Union County, NJ – The Union County Solar Initiative has just received a 2013 Photovoltaic Project of Distinction Award from two major solar industry organizations, in recognition of its innovative leadership in the solar energy field. Consisting of more than 31 separate solar installations for 15 different public entities, the Solar Initiative is currently the largest public-private solar project of its kind in the country.

The Solar Initiative was completed last fall. Its total capacity is approximately 3,369 kilowatts and it is expected to save taxpayers almost $5 million in electricity costs over the next 15 years.

“We realized from the start that the Solar Initiative would be a legacy project for the people of Union County,” said Charlotte DeFilippo, Executive Director of the Union County Improvement Authority. “For years to come we will all benefit from low cost solar energy and healthier communities.”

The Photovoltaic Project of Distinction Award recognizes projects that serve as role models for the solar industry. Union County’s award is one of only three such awards granted this year by the Solar Energy Industries Association and the Solar Electric Power Association.

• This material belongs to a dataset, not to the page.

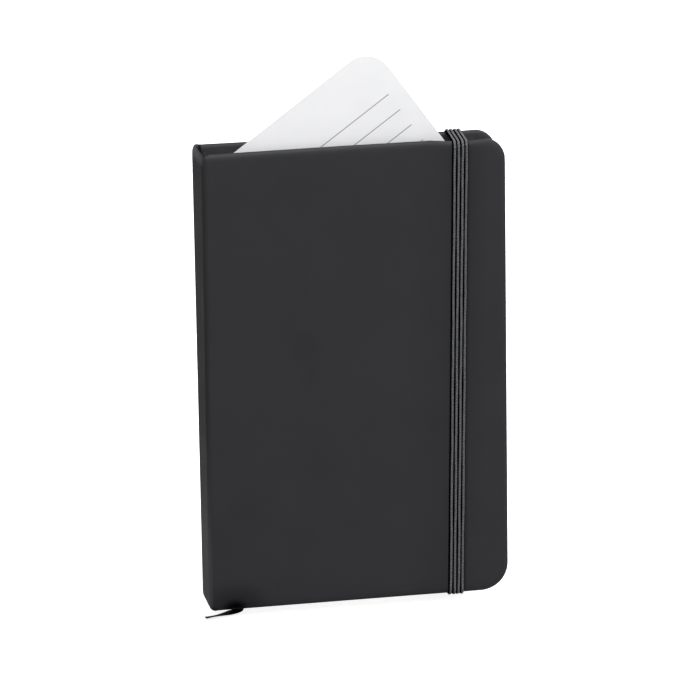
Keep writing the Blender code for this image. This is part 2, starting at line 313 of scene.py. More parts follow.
def cover_material(name):
    """Matt soft-touch covering: fine grain, slight mottling, a painted shadow by the ribbon, painted shade beside the
    elastic and painted light on the spine.
    """
    n = Nodes(name)
    rest = n.rest()
    cloud = n.noise(rest, 55.0, 4.0, 0.55, 0.4)
    patch = n.noise(rest, 14.0, 2.0, 0.5)
    grain = n.noise(rest, 2600.0, 3.0, 0.6)
    pores = n.noise(rest, 6500.0, 2.0, 0.5)
    tone = n.mix(n.mapped(cloud, 0.35, 0.65, 0.0, 1.0), COVER_DARK, COVER_LIGHT)
    tone = n.mix(n.mapped(patch, 0.3, 0.7, 0.0, 0.5), tone, COVER_MID)
    # painted shadow: a soft dark spot over the front cover's tail edge, where the ribbon leaves
    x, y, z = n.split(rest)
    dx = n.math("DIVIDE", n.math("SUBTRACT", x, 0.0077), 0.00145)
    dz = n.math("DIVIDE", n.math("SUBTRACT", z, (-HALF_H + 0.1) * MM), 0.00112)
    away = n.math("SQRT", n.math("ADD", n.math("MULTIPLY", dx, dx), n.math("MULTIPLY", dz, dz)))
    core = n.mapped(away, 0.9, 4.7, 1.0, 0.0, smooth=True)
    halo = n.mapped(away, 1.0, 9.5, 0.50, 0.0, smooth=True)
    facing = n.mapped(y, -(HALF_T - 0.2) * MM, -(HALF_T - 1.6) * MM, 1.0, 0.0)
    ribbon_shadow = n.math("MULTIPLY", n.math("MAXIMUM", core, halo), facing)
    tone = n.mix(ribbon_shadow, tone, (0.0004, 0.0004, 0.0004))
    # painted shadow of the elastic on the cover beside it, deepest near the head, and a darker rubbed patch
    xm, zm = n.math("MULTIPLY", x, 1000.0), n.math("MULTIPLY", z, 1000.0)
    from_band = n.math("SUBTRACT", n.math("SUBTRACT", xm, float(x_middle)), n.math("MULTIPLY", zm, float(LEAN)))
    core = n.mapped(from_band, 2.5, 3.9, 0.80, 0.0, smooth=True)
    wide = n.math("MULTIPLY", n.mapped(from_band, 2.5, 9.5, 0.34, 0.0, smooth=True), n.mapped(zm, -55.0, 45.0, 0.35, 1.0))
    right = n.math("MULTIPLY", n.math("MAXIMUM", core, wide), n.math("GREATER_THAN", from_band, 0.0))
    left = n.math("MULTIPLY", n.mapped(from_band, -16.0, -2.5, 0.0, 0.20), n.math("LESS_THAN", from_band, 0.0))
    ax = n.math("DIVIDE", n.math("SUBTRACT", xm, PATCH_X), 10.0)
    az = n.math("DIVIDE", n.math("SUBTRACT", zm, PATCH_Z), 11.0)
    reach = n.math("SQRT", n.math("ADD", n.math("MULTIPLY", ax, ax), n.math("MULTIPLY", az, az)))
    reach = n.math("ADD", reach, n.math("MULTIPLY", n.math("SUBTRACT", cloud, 0.5), 1.3))
    rubbed = n.mapped(reach, 0.15, 1.15, 0.22, 0.0, smooth=True)
    band_shadow_and_rub = n.math("MULTIPLY", n.math("MAXIMUM", n.math("MAXIMUM", right, left), rubbed), facing)
    tone = n.mix(band_shadow_and_rub, tone, (0.0014, 0.0014, 0.0017))
    # painted light on the spine: a painted highlight at its rounded head, and painted light a little towards the tail
    on_spine = n.mapped(xm, 0.4, 1.3, 1.0, 0.0)
    spine_head_highlight = n.mapped(zm, HALF_H - 4.4, HALF_H - 1.6, 0.0, 0.85, smooth=True)
    spine_head_highlight = n.math("MULTIPLY", spine_head_highlight, n.mapped(n.noise(rest, 2100.0, 3.0, 0.7), 0.35, 0.65, 0.55, 1.15))
    # painted light: lighter towards the tail, where light bounced up from the floor falls
    spine_tail_light = n.mapped(zm, 0.0, -HALF_H + 6.0, 0.0, 0.40, smooth=True)
    tone = n.mix(n.math("MULTIPLY", spine_tail_light, on_spine), tone, (0.085, 0.085, 0.090))
    tone = n.mix(n.math("MULTIPLY", spine_head_highlight, on_spine), tone, (0.165, 0.165, 0.172))
    # and is dullest in the middle, where a hand holds it
    held = n.math("MULTIPLY", n.mapped(zm, 60.0, 5.0, 0.0, 0.38, smooth=True), n.mapped(zm, -25.0, -62.0, 1.0, 0.0, smooth=True))
    dull = n.math("SUBTRACT", 1.0, n.math("MULTIPLY", held, on_spine))
    # the specular is also cut under the painted shadow by the ribbon
    n.link(n.math("MULTIPLY", n.mapped(ribbon_shadow, 0.0, 1.0, COVER_SPEC, 0.02), dull), n.shader.inputs["Specular IOR Level"])
    rough = n.mapped(cloud, 0.3, 0.7, 0.56, 0.66)
    height = n.math("ADD", grain, n.math("MULTIPLY", pores, 0.5))
    normal = n.bump(height, 0.22, 0.00006)
    return n.finish(tone, rough, normal)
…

“There are tremendous opportunities for growth in the solar industry in Union County, and that translates into job creation as well as a cleaner, healthier environment,” said Linda Carter, Chairman of the Union County Board of Chosen Freeholders. “The Solar Initiative was a highly complex but rewarding project, and The Freeholder Board has been proud to support it.”

Almost all of the Solar Initiative projects are located on the rooftops of schools, libraries, garages and other civic facilities. The exception is one pole-mounted solar installation, located at an athletic field.

Carter noted that all of the installations survived Superstorm Sandy without damage.

“Solar power is durable, reliable and here to stay,” Carter said.

There are larger solar projects in the U.S., but the Solar Initiative is unique in that in brought together more than a dozen different local jurisdictions.

“Because the Improvement Authority used its experience to make all the financial arrangements and standardize the process up front, the local jurisdictions were spared the time and expense of having to reinvent the wheel,” said DeFilippo.

The solar panels were installed under an arrangement called a power purchase agreement (PPA). The PPA model has become common throughout the solar industry.

Under the PPA, the participating public entities paid no money up front for the installations. They were provided by a leading northeast solar company, Tioga Energy.

The participants benefit by paying less for the electricity generated by the solar panels. They pay Tioga Energy approximately half the rate that they would pay for conventional electricity.

Tioga Energy will continue to own, maintain and operate the solar systems for the 15-year length of the agreement.

The participants are: Cranford, Linden, Morris-Union Joint Commission, Plainfield, Rahway, Roselle, Roselle Board of Education (BOE), Berkeley Heights BOE, Garwood BOE, Hillside BOE, Roselle Park BOE, Winfield BOE, Union County Community College, and Union County Vo-Tech Schools.

The Union County Improvement Authority is responsible for financing important civic projects that contribute to economic growth and civic well being. Other recent examples include the new Kellogg Building for Union County College in midtown Elizabeth and the new Linden Library.